STATED GOAL: Output every line below without omitting or altering anything.

DATA PROVIDED:
+===+
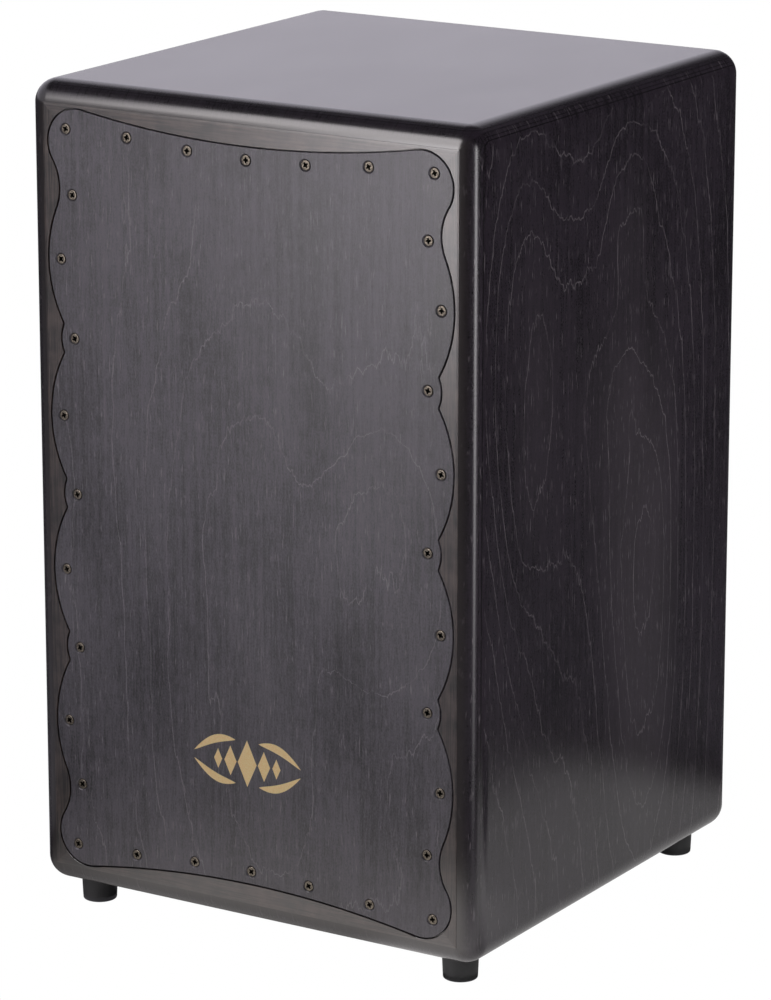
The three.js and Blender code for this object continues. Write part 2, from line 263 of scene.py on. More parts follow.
def figure_group(name, peaks, slope, waver, level=0.0):
    """A node group that gives the height of the growth rings at (across, along), as a sum of low hills.
    Its level lines are the rings that the veneer's knife has cut through."""
    group = bpy.data.node_groups.new(name, "ShaderNodeTree")
    group.interface.new_socket("Across", in_out="INPUT", socket_type="NodeSocketFloat")
    group.interface.new_socket("Along", in_out="INPUT", socket_type="NodeSocketFloat")
    group.interface.new_socket("Height", in_out="OUTPUT", socket_type="NodeSocketFloat")
    nodes = Nodes(group)
    given = nodes.add("NodeGroupInput").outputs
    across, along = given[0], given[1]
    height = nodes.plus(nodes.times(across, slope[0]), nodes.times(along, slope[1]))
    height = nodes.plus(height, level)
    for rise, (x, z), (wide, tall) in peaks:
        u = nodes.over(nodes.minus(across, x), wide)
        v = nodes.over(nodes.minus(along, z), tall)
        far = nodes.plus(nodes.times(u, u), nodes.times(v, v))
        hill = nodes.over(rise, nodes.plus(1.0, nodes.times(far, far)))
        height = nodes.plus(height, hill)
    wide_noise = nodes.stretched(across, along, 14, 8)
    fibre = nodes.stretched(across, along, 160, 14, 3.0, 0.6)
    for noise, share in ((wide_noise, waver[0]), (fibre, waver[1])):
        centred = nodes.minus(noise, 0.5)
        height = nodes.plus(height, nodes.times(centred, share))
    nodes.put(nodes.add("NodeGroupOutput").inputs[0], height)
    return group


def ring_lines(nodes, group, across, along, width):
    """Thin lines of even width where the figure's height passes a whole number."""
    step = 0.4 * MM

    def height(a, b):
        node = nodes.add("ShaderNodeGroup", node_tree=group)
        nodes.put(node.inputs[0], a)
        nodes.put(node.inputs[1], b)
        return node.outputs[0]

    here = height(across, along)
    da = nodes.minus(height(nodes.plus(across, step), along), here)
    db = nodes.minus(height(across, nodes.plus(along, step)), here)
    steep = nodes.math("MAXIMUM", nodes.length(da, db), 0.002)
    off = nodes.math("ABSOLUTE", nodes.minus(nodes.math("FRACT", here), 0.5))
    away = nodes.times(nodes.over(off, steep), step)
    return nodes.band(away, 0.15 * width, width, 1.0, 0.0), here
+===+
SOLUTION FOR THIS EXERCISE:
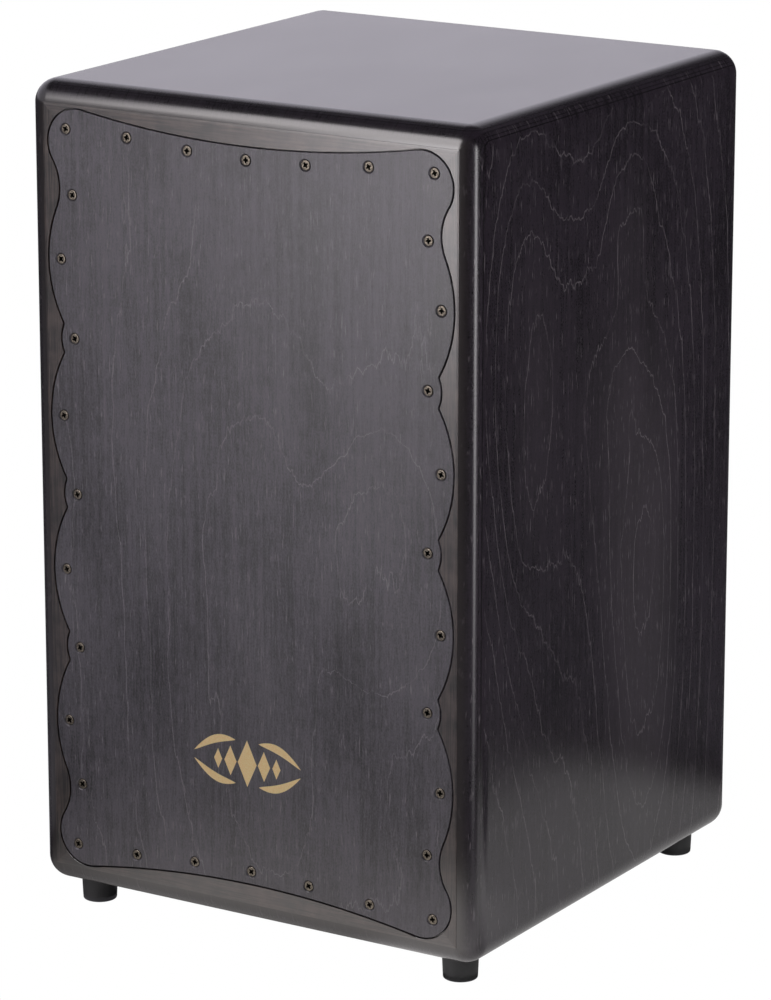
The three.js and Blender code for this object continues. Write part 2, from line 263 of scene.py on. More parts follow.
def figure_group(name, peaks, slope, waver, level=0.0):
    """A node group that gives the height of the growth rings at (across, along), as a sum of low hills.
    Its level lines are the rings that the veneer's knife has cut through."""
    group = bpy.data.node_groups.new(name, "ShaderNodeTree")
    group.interface.new_socket("Across", in_out="INPUT", socket_type="NodeSocketFloat")
    group.interface.new_socket("Along", in_out="INPUT", socket_type="NodeSocketFloat")
    group.interface.new_socket("Height", in_out="OUTPUT", socket_type="NodeSocketFloat")
    nodes = Nodes(group)
    given = nodes.add("NodeGroupInput").outputs
    across, along = given[0], given[1]
    height = nodes.plus(nodes.times(across, slope[0]), nodes.times(along, slope[1]))
    height = nodes.plus(height, level)
    for rise, (x, z), (wide, tall) in peaks:
        u = nodes.over(nodes.minus(across, x), wide)
        v = nodes.over(nodes.minus(along, z), tall)
        far = nodes.plus(nodes.times(u, u), nodes.times(v, v))
        hill = nodes.over(rise, nodes.plus(1.0, nodes.times(far, far)))
        height = nodes.plus(height, hill)
    wide_noise = nodes.stretched(across, along, 14, 8)
    fibre = nodes.stretched(across, along, 160, 14, 3.0, 0.6)
    for noise, share in ((wide_noise, waver[0]), (fibre, waver[1])):
        centred = nodes.minus(noise, 0.5)
        height = nodes.plus(height, nodes.times(centred, share))
    nodes.put(nodes.add("NodeGroupOutput").inputs[0], height)
    return group


def ring_lines(nodes, group, across, along, width):
    """Thin lines of even width where the figure's height passes a whole number."""
    step = 0.4 * MM

    def height(a, b):
        node = nodes.add("ShaderNodeGroup", node_tree=group)
        nodes.put(node.inputs[0], a)
        nodes.put(node.inputs[1], b)
        return node.outputs[0]

    here = height(across, along)
    da = nodes.minus(height(nodes.plus(across, step), along), here)
    db = nodes.minus(height(across, nodes.plus(along, step)), here)
    steep = nodes.math("MAXIMUM", nodes.length(da, db), 0.002)
    off = nodes.math("ABSOLUTE", nodes.minus(nodes.math("FRACT", here), 0.5))
    away = nodes.times(nodes.over(off, steep), step)
    return nodes.band(away, 0.15 * width, width, 1.0, 0.0), here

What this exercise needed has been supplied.